11. 1. 23. In the absence of any guidance from the Folios we have thought it better to follow Pope, who makes the king leave the stage, than Capell, who supposes that he retires to a couch. Bertram and Parolles could hardly, consistently with the etiquette of a court, or indeed the rules of good manners (of which Shakespeare had an

instinctive knowledge), carry on a whispered conversation in the royal presence. The king we may suppose is carried out on a couch.
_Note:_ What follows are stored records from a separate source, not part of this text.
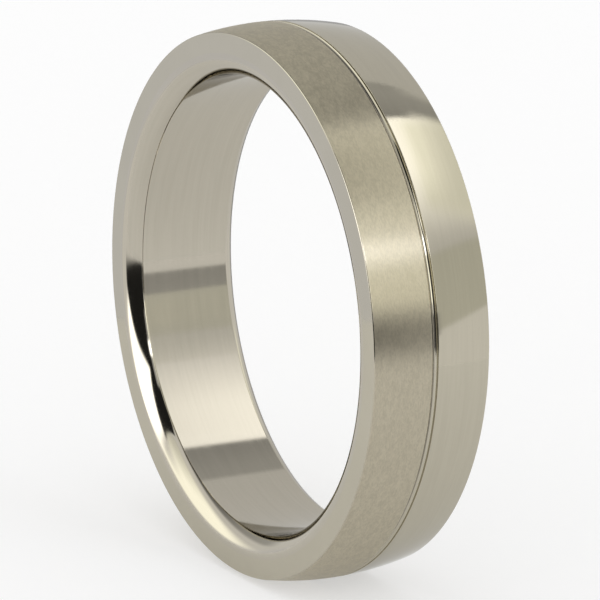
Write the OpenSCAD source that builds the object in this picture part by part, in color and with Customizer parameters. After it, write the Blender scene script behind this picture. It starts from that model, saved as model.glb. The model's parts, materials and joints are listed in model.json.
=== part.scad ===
// Wedding band: a comfort-fit inner sleeve carrying a satin band and a polished band,
// which meet at a narrow round-bottomed groove with a thin line of solder at its root.
// The finger axis runs along Y. The origin is the centre of the bore, at mid width.
// The satin band is on the -Y side and the polished band on the +Y side.

/* [Ring size] */
// Inside diameter of the straight part of the bore
bore_d = 18.2; // [15:0.1:23]
// Width of the ring from side face to side face
ring_w = 5; // [4:0.25:7]
// Wall thickness of the whole ring at the crown of its dome
wall = 1.92; // [1.7:0.02:2.4]

/* [Outside] */
// Rise of the domed outside from the side faces to the crown
dome_rise = 0.25; // [0.1:0.05:0.4]
// Width of the groove, which is round at the bottom
groove_w = 0.26; // [0.16:0.02:0.5]
// Depth of the groove from the crown
groove_depth = 0.14; // [0.06:0.02:0.3]

/* [Comfort-fit sleeve] */
// Wall thickness of the sleeve
sleeve_wall = 0.87; // [0.8:0.01:0.95]
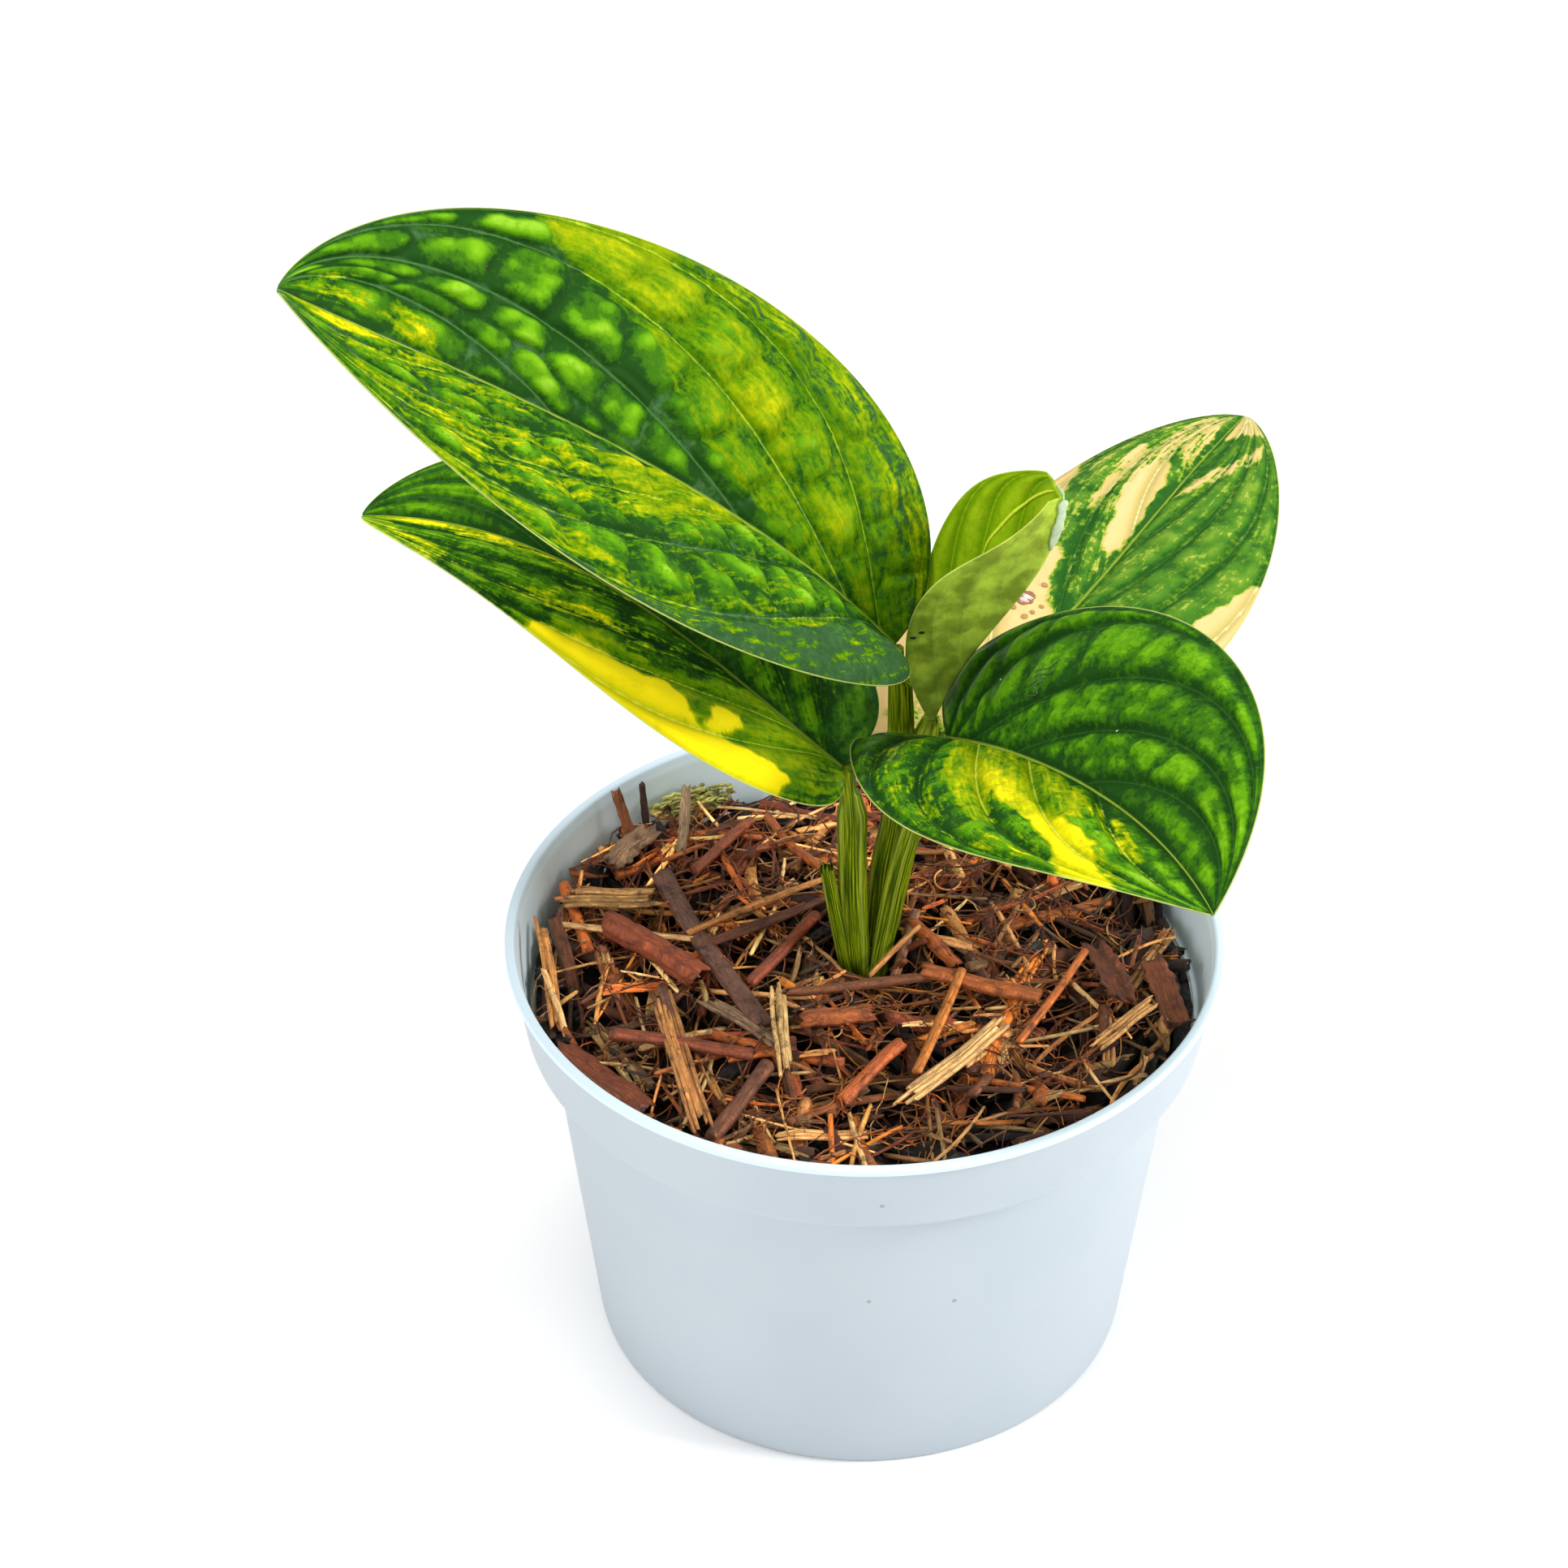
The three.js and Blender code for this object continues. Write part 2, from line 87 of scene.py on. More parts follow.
# Leaves. Midrib, width, rise, fall, lobe, fold, unfold, curl, roll and twist are those of the
# packed blades. Pairs are for the left and the right half. Blisters rise by blister, and the
# keel by rib. Cross veins part the blisters every cell mm, or where cell is 0 they are only
# notched into lumps, and lump is a lump's size. From panel wide_panel on, a panel between two
# side veins holds two rows. shine is how brightly lumps are painted as lit near the base,
# valley_sheen is how strong the painted grey sheen in the valleys is, and glow is an emission
# that paints light on the pale left half. A blade may end early.
# A side vein is where it leaves the midrib, how far out it ends as a share of the half width,
# and how soon it bends forward. A patch is a tone from 0, deepest green, to 1, palest, how
# streaky it is, the softness of its edge, and its corners, each in per cent of the length
# and then of the half width. Where no patch lies, ground is the tone and how streaky it is.
LEAVES = {
    "leaf_upper_left": dict(
        colours="green",
        midrib=[(5.7, 4, 166.3), (-25.3, -0.8, 208.4), (-68.8, -9.9, 234.6), (-108.1, -23.9, 264.4)],
        width=(45.4, 45.4), rise=(0.49, 0.49), fall=(0.68, 0.68), lobe=0, fold=(27.5, 35.7),
        unfold=-15.4, curl=(31.7, 31.8), roll=19.1, twist=2.5, blister=2.8, rib=1.8, rows=260,
        columns=140, cell=13, lump=4.6, valley_sheen=1, shine=(1, 1), wide_panel=3,
        veins=[[(0.03, 1, 4.2), (0.12, 0.95, 2), (0.26, 0.8, 1.5), (0.46, 0.64, 1.4), (0.7, 0.45, 1.2)],
               [(0.035, 1, 4.5), (0.1, 0.95, 1.7), (0.3, 0.72, 1.2), (0.6, 0.5, 1.2)]],
        ground=((0.29, 0.5), (0.455, 0.22)),
        patches=[
            # Far half: the dark blistered part towards the tip, then lighter places
            (0.22, 0.1, 0.8, 20, 0, 25, 5, 30, 10, 38.5, 17, 42, 26, 46, 36, 50, 50, 56, 62, 62, 74, 66,
             86, 69, 110, 110, 110, 110, 0),
            (0.5, 0.6, 2.5, 77, 2, 79, 22, 84, 28, 87, 12, 84, 2),
            (0.42, 0.8, 3, 87, 15, 90, 50, 95, 55, 98, 30, 94, 12),
            (0.6, 0.25, 3.5, 42, 72, 50, 62, 58, 72, 60, 80, 50, 84),
            (0.64, 0.2, 2.5, 48, 84, 62, 82, 67, 97, 50, 105),
            (0.58, 0.3, 3.5, 28, 40, 36, 42, 40, 56, 36, 70, 30, 60),
            (0.5, 0.5, 4, 2, 55, 10, 62, 25, 86, 45, 93, 40, 110, 0, 110),
            (0.36, 0.5, 2, 30, 70, 39, 76, 39, 80, 31, 76),
            # Near half: lime along the middle, streaks beyond, dark at the base
            (0.58, 0.35, 1, 23, 2, 30, -15, 38.5, -30, 44, -42, 50, -53, 54.5, -33, 52, -22, 60, -25,
             55, -8, 42, -1),
            (0.1, 0.15, 1, 42, 0, 50, -10, 57, -14, 61, -16, 66, -5, 62, 0),
            (0.44, 0.8, 2, 50, -48, 60, -66, 70, -79, 80, -80, 90, -86, 91, -60, 80, -45, 70, -36, 60,
             -28, 55, -36),
            (0.5, 0.5, 1.5, 30, -90, 48, -89, 60, -85, 75, -86, 90, -93, 80, -100, 50, -97, 35, -93),
            (0.4, 0.85, 2.5, 60, -2, 66, -20, 78, -34, 90, -50, 95, -40, 88, -20, 80, -3),
            (0.74, 0.6, 1.5, 80, 0, 85, -13, 90, -24, 96, -30, 98.5, -10, 98, 2),
            (0.42, 0.7, 4, 10, -75, 20, -70, 33, -72, 42, -66, 30, -58, 15, -62),
        ],
    ),
    "leaf_lower_left": dict(
        colours="green",
        midrib=[(-4.2, 2, 137.3), (-32.9, 9.4, 161.1), (-59, 17.1, 190.3), (-101.7, 27.2, 182.5)],
        width=(31, 31), rise=(0.44, 0.44), fall=(0.71, 0.71), lobe=0.03, fold=(25.5, 27.6), unfold=0,
        curl=(30, 28), roll=7.4, twist=4, blister=1.4, rib=1.6, rows=180, columns=96, cell=0, lump=5.5,
        valley_sheen=0.3, shine=(0.6, 0.6), wide_panel=4, glow=0.32,
        veins=2 * [[(0.03, 1, 5), (0.1, 0.97, 2.4), (0.25, 0.9, 1.7), (0.45, 0.7, 1.4),
                    (0.66, 0.5, 1.2)]],
        ground=((0.5, 0.2), (0.08, 0.15)),
        patches=[
            (0.42, 0.35, 1.5, -5, -110, 13, -110, 14, -80, 10, -60, 5, -30, 0, 0, -5, 0),
            (1, 0.06, 0.5, 13.5, -110, 66, -110, 62, -86, 56, -76, 50, -73, 42, -68, 37, -62, 31, -70,
             30, -76, 20, -72, 15, -70, 12, -76),
            (1, 0.05, 0.5, 26, -76, 29, -74, 28, -52, 23.5, -47, 22, -56),
            (0.12, 1, 1, 21.5, 3, 25, -14, 32, -34, 40, -53, 46, -57, 53, -60, 60, -74, 66, -96, 70,
             -110, 90, -100, 93, -60, 94, -35, 80, -22, 70, -17, 60, -8, 55, 3),
            (0.6, 0.9, 1.5, 42, -42, 55, -56, 66, -76, 72, -82, 68, -62, 56, -42),
            (0.68, 0.9, 1.5, 56, 2, 68, -16, 80, -24, 88, -32, 98, -25, 99, 2),
            (0.6, 0.8, 1.5, 82, -72, 90, -62, 96, -60, 92, -90, 84, -105),
            (0.22, 0.7, 2, 0, 0, 5, 30, 12, 60, 30, 30, 25, 3),
        ],
    ),
    "leaf_front_right": dict(
        colours="green",
        midrib=[(15.6, 0, 147), (28.7, -30, 167.4), (51.9, -59.1, 176.4), (59.8, -97.3, 178.9)],
        width=(37.7, 37.7), rise=(0.7, 0.7), fall=(0.83, 0.83), lobe=0.11, fold=(39.8, 28.5),
        unfold=-15.9, curl=(33.1, 17.4), roll=-17.5, twist=5, blister=2.4, rib=1.6, rows=210,
        columns=120, cell=0, lump=4.6, valley_sheen=0.1, shine=(0.66, 0.3), wide_panel=3,
        veins=[[(0.015, 1, 14), (0.04, 0.97, 6.5), (0.11, 0.92, 2.1), (0.27, 0.72, 1.5), (0.5, 0.5, 1.3)],
               [(0.02, 1, 9), (0.06, 0.97, 3.6), (0.14, 0.9, 1.9), (0.32, 0.75, 1.5), (0.55, 0.55, 1.2)]],
        ground=((0.1, 0.08), (0.24, 0.5)),
        patches=[
            (0.2, 0.6, 2, -10, 5, 12, 20, 25, 40, 38, 60, 50, 82, 62, 110, -10, 110),
            (0.3, 0.8, 3, 8, 50, 22, 46, 36, 62, 50, 78, 60, 95, 20, 98),
            (0.58, 0.4, 0.8, 2, 3, 34, 3, 45, 5, 56, 9, 68, 30, 62, 50, 58, 78, 50, 72, 42, 66, 34, 58,
             28, 42, 16, 24, 8, 14),
            (0.82, 0.3, 2, 30, 30, 40, 30, 50, 38, 62, 42, 60, 56, 50, 52, 36, 42),
            (0.9, 0.15, 0.8, 56, 42, 66, 40, 76, 46, 80, 58, 85, 75, 93, 110, 84, 110, 80, 92, 76, 78,
             71, 66, 62, 57),
            (0.18, 0.8, 1, 49, 50, 56, 56, 64, 58, 70, 66, 75, 78, 68, 78, 60, 70, 52, 58),
            (0.07, 0.2, 1.5, 34, 0, 45, 4, 60, 8, 75, 16, 90, 30, 100, 40, 105, 0),
            (0.64, 0.9, 1.2, 60, 10, 70, 13, 79, 22, 86, 44, 80, 38, 70, 28, 62, 22),
            (0.16, 0.4, 0.8, 70, 32, 78, 36, 86, 45, 82, 48, 72, 40),
            (0.6, 0.7, 1, 78, 48, 84, 62, 90, 82, 87, 84, 80, 62),
            (0.6, 0.9, 1.5, 62, 84, 70, 80, 78, 86, 74, 92, 64, 92),
        ],
    ),
    "leaf_back_right": dict(
        colours="cream",
        midrib=[(15, 14.8, 137.2), (45.9, 42.8, 146), (63.6, 80.5, 152.2), (85.7, 116, 151.2)],
        width=(33.9, 33.9), rise=(0.47, 0.47), fall=(0.76, 0.76), lobe=0.21, fold=(14.7, 14.2),
        unfold=-4, curl=(42.3, 33.2), roll=-0.5, twist=3.7, blister=1.2, rib=1.5, rows=180, columns=100,
        cell=0, lump=4.2, valley_sheen=0.1, shine=(0.7, 0.8), wide_panel=1,
        veins=[[(0.03, 1, 5), (0.1, 0.95, 2.4), (0.3, 0.6, 1.8), (0.55, 0.5, 1.3)],
               [(0.03, 1, 5), (0.09, 0.9, 1.9), (0.28, 0.66, 1.6), (0.5, 0.5, 1.3), (0.7, 0.4, 1.2)]],
        ground=((0.32, 0.6), (0.34, 0.27)),
        patches=[
            (0.95, 0.2, 0.6, -10, 2, -10, -110, 30, -110, 40, -80, 50, -55, 47, -42, 46, -30, 40, -25,
             35, -20, 33, -7, 25, 2),
            (0.7, 1, 2, -10, 50, -10, -50, 8, -60, 16, -40, 12, 30),
            (0.97, 0.15, 0.6, 50, -52, 56, -60, 64, -75, 70, -86, 76, -110, 30, -110),
            (0.96, 0.25, 0.7, 49, -6, 54, -17, 62, -27, 70, -38, 77, -40, 80, -30, 76, -16, 66, -8, 54,
             -3),
            (0.8, 1, 1, 60, -44, 68, -52, 75, -62, 82, -72, 80, -55, 72, -44),
            (0.7, 1.1, 1.5, 70, -40, 85, -60, 95, -80, 98, -40, 90, -10, 80, -2, 80, -30),
            (0.12, 0.2, 0.7, 56, 0, 62, -5, 70, -10, 76, -11, 74, -3, 68, 0),
            (0.97, 0.1, 0.5, 38, 84, 41, 76, 47, 83, 53, 92, 57, 110, 38, 110),
            (0.72, 0.9, 0.8, 70, 4, 76, 12, 81, 30, 86, 55, 90, 85, 87, 80, 82, 55, 76, 28),
            (0.9, 0.6, 1, 90, 10, 93, 40, 93, 90, 105, 90, 105, 5),
        ],
    ),
    "leaf_unfurling": dict(
        colours="young",
        midrib=[(12.8, 5, 146.9), (17.5, 2.9, 173.2), (37.4, -1.1, 186), (36.3, -0.9, 207.9)],
        width=(23.5, 19.4), rise=(0.87, 1.19), fall=(0.59, 1.09), lobe=0, fold=(35, 42.5), unfold=-20.5,
        curl=(-42.8, -21), roll=2.1, twist=3.4, blister=0.8, rib=1.2, rows=120, columns=72, cell=0,
        lump=6, valley_sheen=0, shine=(0.35, 0.35), wide_panel=9, end=0.93,
        veins=2 * [[(0.06, 1, 3), (0.22, 0.95, 1.8), (0.45, 0.75, 1.4)]],
        ground=((0.5, 0.15), (0.5, 0.15)),
        patches=[],
    ),
}
SURFACES = {}
BLADE_HALF = 0.3
MARGIN_HALF = 0.12
MARGIN = 2.5  # how far in from the margin the blade keeps thinning
CALM_REACH = 11.0  # how far from the midrib the blisters reach their full height
LOBE_REACH = 0.06
BASE_START = 0.012
TIP_END = 0.9965
INSET = 0.03  # how far the blades keep inside the bounds of the solids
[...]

When Bertram says, 'Stay: the king,' the ushers in attendance throw open the folding doors at the back of the stage, Bertram and Parolles retire close to one of the side doors, and while they are speaking together then the king is borne in upon his couch to the front of the stage. To say that the king retires to a couch, as Capell does, would imply that he was able to walk, but from what Lafeu says, lines 61, 62, it is clear that he could not even stand. We must therefore suppose that he is reclining on a couch throughout the whole scene. Thus, at his first appearance, his illness would be made evident to the spectators. After they have set the couch down, the attendants retire to the back of the stage so as to be out of ear-shot.

NOTE IX.

II. 1. 46. As printed in the Folios, the words 'what will ye do?' seem to be a taunt addressed, after the speaker's manner, to the young lords when their backs were turned and they were out of hearing.

NOTE X.

II. I. 142. The correction made by Theobald is found also in a MS. note on the margin of the copy of the first Folio, which belongs to Lord Ellesmere, i. e. 'ffits' for 'shifts.' Theobald's emendation 'loneliness' for 'loveliness,' I. 3. 162, is also found there.

NOTE XI.

II. 3. 282. In the margin of the third Folio belonging to the Capell collection an unknown hand has made the correction 'detested' for ' detected.'

NOTE XII.

II. 5. 36. Another reading proposed by an anonymous correspondent of Theobald's will be found in his Letters to Warburton, Nichols' Illustrations, II. 346.